Sunday, January 1, 2017

Review: Bound for the Promised Land: Harriet Tubman: Portrait of an American Hero

As previously stated, I've decided to post some of my short Goodreads reviews of 4 or 5-star history books I've read over the last several years. Why? Well for one the work is half done and I don't have to edit them that much. Also, it's a good way to showcase how captivating history can be by praising great history authors and their books.

The first post of 2017 has nothing to do with Ohio history although Ohio played a vital role in the Underground Railroad and the abolitionist movement during the 19th century.

Bound for the Promised Land: Harriet Tubman: Portrait of an American HeroBound for the Promised Land: Harriet Tubman: Portrait of an American Hero by Kate Clifford Larson
My rating: 4 of 5 stars

I decided to read this book in May 2016 when it was announced that Harriet Tubman's likeness would share the $20 bill with Andrew Jackson. I really didn't know much about her other than the typical abolition stories most of us get from a grade school history class.

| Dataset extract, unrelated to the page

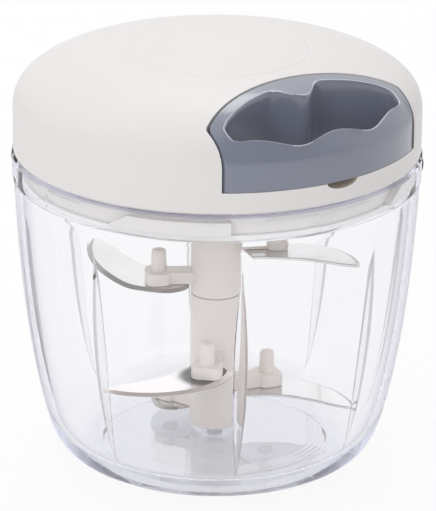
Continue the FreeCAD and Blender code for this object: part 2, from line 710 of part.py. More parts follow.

Much of Harriet's story had only been told orally by Tubman and exaggerated by others over the years. Thus, the book is peppered with speculative adverbs such as maybe, possibly, perhaps, etc. I find this to be understandable since Tubman was illiterate, and Larson backs her assertions up with other writers words and letters along with other good source material to fill out the narrative.  The author also debunks some of the long-held beliefs such as putting her number of trips at 13 and 70 slaves feed vs 19 trips and 300 slaves freed. An amazing feat nonetheless. I feel this is a truthful, captivating, and well-written biography, but it's much more than that. It's a story told in context.
Kate Clifford Larson fills in some of the gaps in Harriet's story with explanations of how the class and social system operated in 19th century America. This is crucial in order to understand how enslaved people were able to move about and operate on the Underground Railroad undetected. I think most of us envision the plantation system in the deep South, like Roots. But in Maryland, slaves could be hired out to work on other farms and were even allowed to visit extended family unsupervised for periods of time. Slaves were even permitted to marry free blacks. This wasn't done out of sheer kindness. The children of a slave/freeman marriage still belonged to the slave master. This act was more or less an investment. They knew that if a slave had a strong extended family, they were less likely to run away. If slaves caused trouble, they might be sold to a much crueler master in the deep South away from their family.
As if the moral problems of legal slavery were not bad enough, some slave owners cheated the system as they saw their livelihood slowly disappearing. As abolitionists made progress with Americans on the idea of emancipation, at a certain point selling your own slaves in Northern states became illegal. Instead of freeing or manumitting them at a certain age as the law dictated, some masters would simply sell them to illegal Southern slave dealers and claim they ran away. It was rare for a slave owner to be prosecuted for this.

It is unfortunate that despite Tubman's heroic accomplishments assisting slaves to freedom and later working for the Union Army, she was still quite poor and struggled in her final days and even dismissed by others after her death due to her race and social status. Tubman was a brave courageous woman who did much to help make this country truly "equal". One of America's greatest sins was kicking the can of slavery down the road until finally the lives 600,000 Americans would be sacrificed to end that system.

From what I've read about Jackson, he wouldn't like this one bit, but being famously anti-bank, one wonders how he made it on the $20 bill himself. In fact, you likely would have to get into the second half of the 20th century before you would find a US President who would have been OK with this. Maybe Kennedy, but not with the Jim Crow South in the 1960s. Times and attitudes change and I'll be glad to see Tubman on the $20 bill, even if it is over 100 years after her death.